DEPARTMENT OF HEALTH AND HUMAN SERVICES SOCIAL SECURITY ADMINISTRATION SAN RAFAEL DISTRICT OFFICE SAN RAFAEL, CALIFORNIA AND LOCAL 3172, AMERICAN FEDERATION OF GOVERNMENT EMPLOYEES, AFL-CIO
United States of America
BEFORE THE FEDERAL SERVICE IMPASSES PANEL
|In the Matter of
DEPARTMENT OF HEALTH AND HUMAN
SOCIAL SECURITY ADMINISTRATION
SAN RAFAEL DISTRICT OFFICE
SAN RAFAEL, CALIFORNIA
LOCAL 3172, AMERICAN FEDERATION OF
GOVERNMENT EMPLOYEES, AFL-CIO
Case No. 93 FSIP 25
DECISION AND ORDER
Local 3172, American Federation of Government Employees, AFL-CIO (Union), filed a request for assistance with the Federal Service Impasses Panel (Panel) to consider a negotiation impasse under the Federal Service Labor-Management Relations Statute (Statute), 5 U.S.C. § 7119, between it and the Department of Health and Human Services, Social Security Administration, San Rafael District Office, San Rafael, California (Employer or SSA).
Following investigation of the request for assistance, the Panel determined that the impasse, concerning the facility's heating, ventilation, and air-conditioning (HVAC) system, should be resolved on the basis of written submissions from the parties, with the Panel to take whatever action it deemed appropriate to resolve the impasse. Written submissions were made pursuant to this procedure and the Panel has considered the entire record.
The Employer provides service to the public with respect to the administration of Social Security benefit and entitlement programs. The Union represents approximately 18 employees at the San Rafael District Office who are part of a nationwide consolidated unit consisting of approximately 48,000. Employees in the office hold such positions as claims representative, service representative, and claims development clerk. The parties are covered by a national collective-bargaining agreement (CBA) which expired on January 25, 1993, but continues to be honored until a new one is implemented. The dispute arose during negotiations concerning the relocation of the District Office from the second to the first floor of the same building.
ISSUE AT IMPASSE
The issue is whether the ventilation rate at the new location should be increased from 5 to 10 cubic feet per minute(1) (CFM) of outside air per person.
POSITIONS OF THE PARTIES
1. The Union's Position
In essence, the Union proposes that the Employer provide a ventilation rate of 10 CFM. In this regard, the current 5 CFM rate provided for in the lease is insufficient and unhealthy. The American Society of Heating, Refrigerating, and Air Conditioning Engineers (ASHRAE) recommends a rate of 20 CFM for office space;(2) the SSA Health and Safety manual recommends the same. The Employer relied on an "antiquated standard" from an old lease; all new leases for SSA relocations (except for the San Rafael District Office) require no less than 10 CFM. According to the Internal Revenue Service, which is to occupy the previous SSA space on the second floor, it has secured a lease requiring 20 CFM. Additionally, "lack of fresh air circulation is the most common problem associated with Sick Building Syndrome" and "employees should not suffer because the General Services Administration erred in lowering the fresh air circulation when they entered into a new lease." Further, the relocation occurred in December 1992, so it is too early to receive documented complaints from employees concerning any problems associated with the HVAC system.

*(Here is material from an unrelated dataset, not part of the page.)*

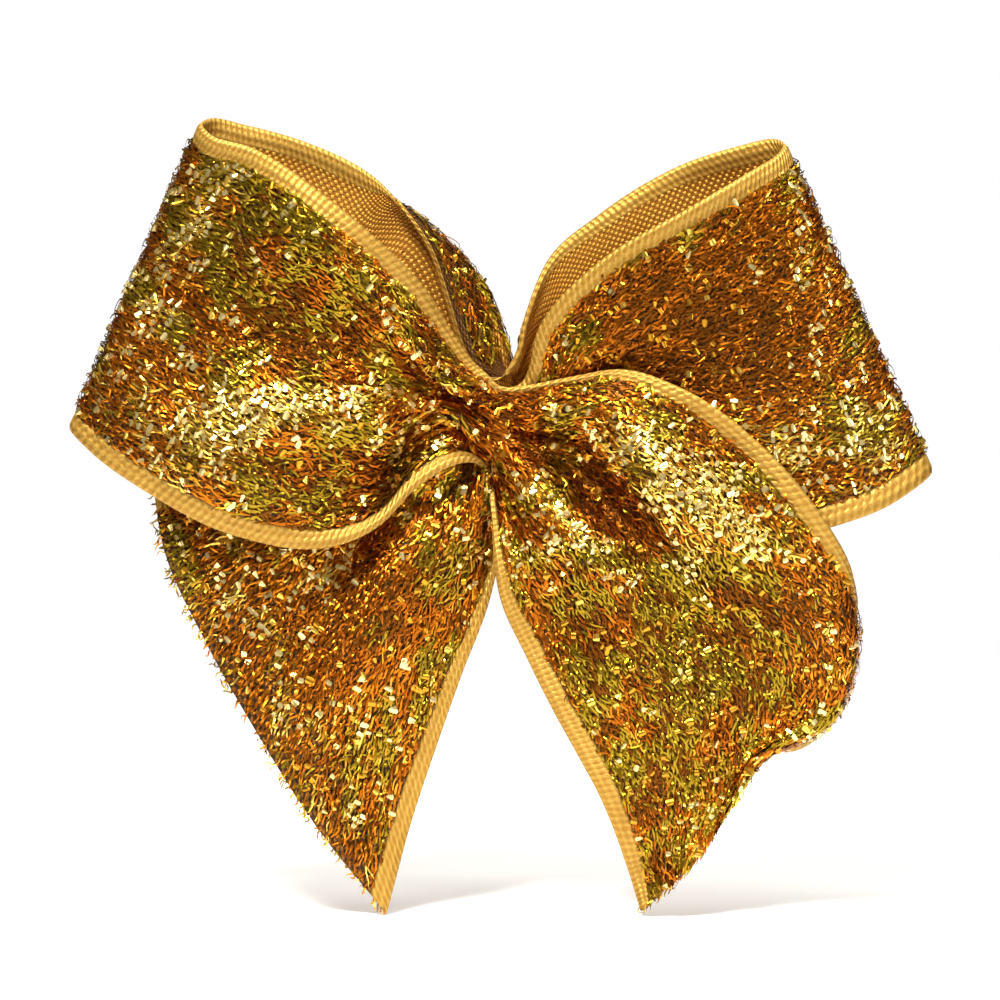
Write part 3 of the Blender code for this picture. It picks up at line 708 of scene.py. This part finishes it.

2. The Employer's Position
The Employer basically proposes that the current minimum of 5 CFM of outside air per person provided for in the lease agreement between GSA and the landlord should be maintained, and that the Union should withdraw its proposal. The parties' CBA already requires that the Employer provide a safe and healthy work environment and abate unsafe or unhealthy working conditions. Furthermore, ASHRAE standards are "voluntary guidelines;" nevertheless, the "GSA lease follows ASHRAE Indoor Air Quality Procedures rather than the Ventilation Rate Standard." Additionally, SSA has a no smoking policy in its occupied space which further ensures a high level of air quality. Since there have been no problems associated with the HVAC system to date, and the lease is in compliance with Federal regulations, it should not be required to expend $12,500, as estimated by the landlord, to raise the ventilation rate from 5 to 10 CFM. Finally, there is no evidence supporting the Union's allegation that SSA has adopted a higher ventilation standard for new leases.
Having considered the evidence and arguments in this case, we conclude that the Union should withdraw its proposal. In our view, it has failed to demonstrate a need to change the current ventilation rate of 5 CFM. While the Union indicates that SSA has adopted a new standard regarding ventilation rates, the record fails to support such an allegation. Further, since no complaints have been made in the San Rafael District Office, before or after the relocation, regarding indoor air quality, we believe that it would be unwise at this juncture to order the Employer to expend funds for a change that appears to be unnecessary. Additionally, the Employer is in compliance with the minimum Federal rate, and we believe that the abatement procedure in the parties' CBA adequately protects employees should any problems arise in the future.